Set task - Every line that contains the word "joints" should be copied.

── Dataset section ──

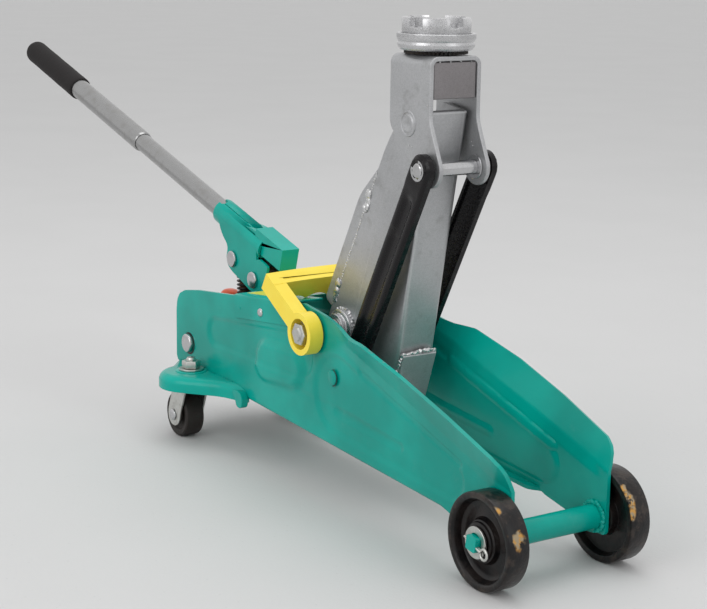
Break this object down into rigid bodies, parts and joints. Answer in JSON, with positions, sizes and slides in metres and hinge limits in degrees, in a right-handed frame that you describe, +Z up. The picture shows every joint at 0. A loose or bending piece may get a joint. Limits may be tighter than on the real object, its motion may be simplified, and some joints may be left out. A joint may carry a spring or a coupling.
{
  "type": "car jack",
  "caption": "Low hydraulic trolley jack: steel side plates, levelled lift arm with saddle, pump handle, front wheels and rear casters.",
  "frame": {"origin": "on the floor, under the middle of the overall box, midway between the side plates", "axes": "+X towards the front wheels, +Y towards the left side of the jack, +Z up"},
  "size_m": [0.8424, 0.157, 0.3482],
  "materials": {
    "green_paint": "gloss enamel, teal green",
    "silver_paint": "metallic silver-grey paint",
    "black_paint": "semi-gloss black enamel",
    "chrome": "bright plated, lightly scratched",
    "zinc": "bright zinc plate",
    "cast_iron": "rough casting, oiled and browned",
    "wheel_black": "black enamel, worn on the tread",
    "plug_red": "moulded",
    "grip_rubber": "foam rubber",
    "yellow_plastic": "moulded, satin"
  },
  "bodies": {
    "frame": {"front_axle": "green_paint", "arm_shaft": "zinc", "rear_cross_pin": "chrome", "top_cover": "green_paint", "pump_block": "cast_iron", "oil_cylinder": "green_paint", "cylinder_gland": "zinc", "oil_filler_plug": "plug_red", "side_plate_right": "green_paint", "caster_wing_right": "green_paint", "shaft_washer_right": "zinc", "shaft_nut_right": "zinc", "link_pin_right": "green_paint", "cover_rivet_right": "chrome", "wheel_washer_right": "zinc", "cotter_pin_right": "zinc", "caster_bolt_right": "zinc", "side_plate_left": "green_paint", "caster_wing_left": "green_paint", "shaft_washer_left": "zinc", "shaft_nut_left": "zinc", "link_pin_left": "green_paint", "cover_rivet_left": "chrome", "wheel_washer_left": "zinc", "cotter_pin_left": "zinc", "caster_bolt_left": "zinc"},
    "lift_arm_assembly": {"lift_arm": "silver_paint", "arm_back_plate": "silver_paint", "arm_toe_plate": "silver_paint", "arm_boss_right": "silver_paint", "arm_boss_left": "silver_paint", "ram_roller": "zinc"},
    "saddle_head": {"head_bracket": "silver_paint", "head_block": "silver_paint", "head_pivot_pin": "silver_paint", "head_link_pin": "chrome"},
    "saddle": {"saddle_ring": "silver_paint", "saddle_crown": "silver_paint"},
    "right_link": {"link_right": "black_paint"},
    "left_link": {"link_left": "black_paint"},
    "ram_rod": {"ram": "chrome"},
    "socket": {"handle_socket": "green_paint", "socket_pivot_pin": "chrome", "socket_plunger_pin": "chrome", "socket_screw": "green_paint"},
    "handle": {"handle_lower_tube": "chrome", "handle_upper_tube": "chrome", "handle_grip": "grip_rubber"},
    "plunger": {"pump_plunger": "cast_iron", "plunger_spring": "zinc"},
    "carry": {"carry_handle": "yellow_plastic"},
    "valve": {"release_valve": "zinc"},
    "right_front_wheel": {"front_wheel_right": "wheel_black"},
    "left_front_wheel": {"front_wheel_left": "wheel_black"},
    "right_caster": {"caster_fork_right": "zinc", "caster_axle_right": "zinc"},
    "left_caster": {"caster_fork_left": "zinc", "caster_axle_left": "zinc"},
    "right_caster_wheel": {"caster_wheel_right": "wheel_black"},
    "left_caster_wheel": {"caster_wheel_left": "wheel_black"}
  },
  "joints": [
    {"name": "arm_lift", "type": "hinge", "parent": "frame", "child": "lift_arm_assembly", "pos_m": [0.16944, 0, 0.1198], "axis": [0, 1, 0], "range_deg": [0, 80]},
    {"name": "head_level", "type": "hinge", "parent": "lift_arm_assembly", "child": "saddle_head", "pos_m": [0.25348, 0, 0.27785], "axis": [0, 1, 0], "range_deg": [-80, 0]},
    {"name": "saddle_turn", "type": "hinge", "parent": "saddle_head", "child": "saddle", "pos_m": [0.25448, 0, 0.32365], "axis": [0, 0, 1], "continuous": true},
    {"name": "right_link_swing", "type": "hinge", "parent": "frame", "child": "right_link", "pos_m": [0.19414, 0, 0.0915], "axis": [0, 1, 0], "range_deg": [0, 80]},
    {"name": "left_link_swing", "type": "hinge", "parent": "frame", "child": "left_link", "pos_m": [0.19414, 0, 0.0915], "axis": [0, 1, 0], "range_deg": [0, 80]},
    {"name": "ram_stroke", "type": "slide", "parent": "frame", "child": "ram_rod", "axis": [1, 0, 0], "range_m": [-0.05805, 0]},
    {"name": "handle_pump", "type": "hinge", "parent": "frame", "child": "socket", "pos_m": [0.03084, 0, 0.131], "axis": [0, 1, 0], "range_deg": [0, 38]},
    {"name": "plunger_stroke", "type": "slide", "parent": "frame", "child": "plunger", "axis": [0, 0, 1], "range_m": [0, 0.0176], "deforming": ["plunger_spring"]},
    {"name": "handle_pull_out", "type": "slide", "parent": "socket", "child": "handle", "axis": [-0.9632, 0, 0.2689], "range_m": [0, 0.025]},
    {"name": "carry_swing", "type": "hinge", "parent": "frame", "child": "carry", "pos_m": [0.16944, 0, 0.1198], "axis": [0, 1, 0], "range_deg": [0, 36]},
    {"name": "release_turn", "type": "hinge", "parent": "frame", "child": "valve", "pos_m": [-0.03826, 0.018, 0.0692], "axis": [1, 0, 0], "range_deg": [-360, 0]},
    {"name": "right_front_wheel_spin", "type": "hinge", "parent": "frame", "child": "right_front_wheel", "pos_m": [0.38974, -0.04985, 0.032], "axis": [0, 1, 0], "continuous": true},
    {"name": "left_front_wheel_spin", "type": "hinge", "parent": "frame", "child": "left_front_wheel", "pos_m": [0.38974, 0.04985, 0.032], "axis": [0, 1, 0], "continuous": true},
    {"name": "right_caster_swivel", "type": "hinge", "parent": "frame", "child": "right_caster", "pos_m": [0.00374, -0.0525, 0.045], "axis": [0, 0, 1], "continuous": true},
    {"name": "left_caster_swivel", "type": "hinge", "parent": "frame", "child": "left_caster", "pos_m": [0.00374, 0.0525, 0.045], "axis": [0, 0, 1], "continuous": true},
    {"name": "right_caster_wheel_spin", "type": "hinge", "parent": "right_caster", "child": "right_caster_wheel", "pos_m": [-0.00676, -0.0525, 0.0183], "axis": [0, 1, 0], "continuous": true},
    {"name": "left_caster_wheel_spin", "type": "hinge", "parent": "left_caster", "child": "left_caster_wheel", "pos_m": [-0.00676, 0.0525, 0.0183], "axis": [0, 1, 0], "continuous": true}
  ],
  "couplings": [
    {"joint": "head_level", "follows": "arm_lift", "ratio": -1},
    {"joint": "right_link_swing", "follows": "arm_lift", "ratio": 1},
    {"joint": "left_link_swing", "follows": "arm_lift", "ratio": 1},
    {"joint": "ram_stroke", "follows": "arm_lift", "m_per_rad": -0.04143},
    {"joint": "plunger_stroke", "follows": "handle_pump", "m_per_rad": 0.026}
  ]
}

───

Answer to the task -
Break this object down into rigid bodies, parts and joints. Answer in JSON, with positions, sizes and slides in metres and hinge limits in degrees, in a right-handed frame that you describe, +Z up. The picture shows every joint at 0. A loose or bending piece may get a joint. Limits may be tighter than on the real object, its motion may be simplified, and some joints may be left out. A joint may carry a spring or a coupling.
  "joints": [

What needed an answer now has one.